- RECORDS FOR PROCESSING
-- begin --
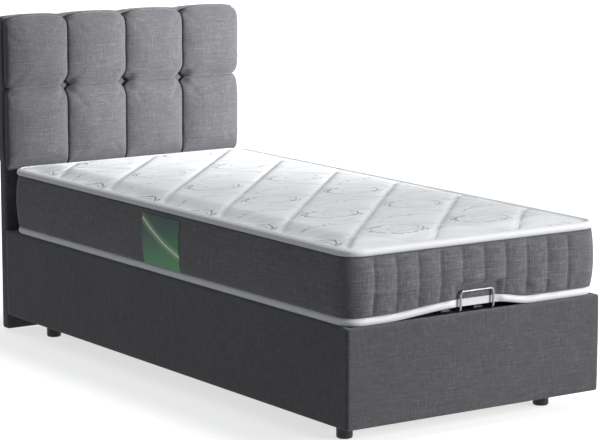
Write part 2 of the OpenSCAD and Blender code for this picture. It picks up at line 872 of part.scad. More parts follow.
-- end --
-- begin --
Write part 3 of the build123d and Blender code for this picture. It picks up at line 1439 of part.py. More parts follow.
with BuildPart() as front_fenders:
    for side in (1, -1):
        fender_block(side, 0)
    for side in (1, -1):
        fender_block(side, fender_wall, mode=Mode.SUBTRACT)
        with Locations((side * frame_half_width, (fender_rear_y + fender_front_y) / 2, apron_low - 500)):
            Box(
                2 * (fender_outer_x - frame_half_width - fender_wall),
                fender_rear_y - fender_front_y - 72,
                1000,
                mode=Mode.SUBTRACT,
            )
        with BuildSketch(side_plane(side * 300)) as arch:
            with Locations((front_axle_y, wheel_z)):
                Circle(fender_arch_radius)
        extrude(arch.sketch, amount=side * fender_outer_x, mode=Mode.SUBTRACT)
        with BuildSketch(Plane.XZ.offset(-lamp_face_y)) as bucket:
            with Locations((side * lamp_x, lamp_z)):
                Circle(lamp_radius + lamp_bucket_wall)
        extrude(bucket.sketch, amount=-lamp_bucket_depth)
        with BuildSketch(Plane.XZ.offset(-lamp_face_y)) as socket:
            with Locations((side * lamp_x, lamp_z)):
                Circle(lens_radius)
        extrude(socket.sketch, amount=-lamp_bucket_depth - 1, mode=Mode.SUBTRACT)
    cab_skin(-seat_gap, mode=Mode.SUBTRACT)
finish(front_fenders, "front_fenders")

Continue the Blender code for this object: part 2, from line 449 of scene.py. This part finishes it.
-- end --
- PROMPT
Within the data above, pick out all lines holding the word "More".

- CORRECT ANSWER
Write part 2 of the OpenSCAD and Blender code for this picture. It picks up at line 872 of part.scad. More parts follow.
Write part 3 of the build123d and Blender code for this picture. It picks up at line 1439 of part.py. More parts follow.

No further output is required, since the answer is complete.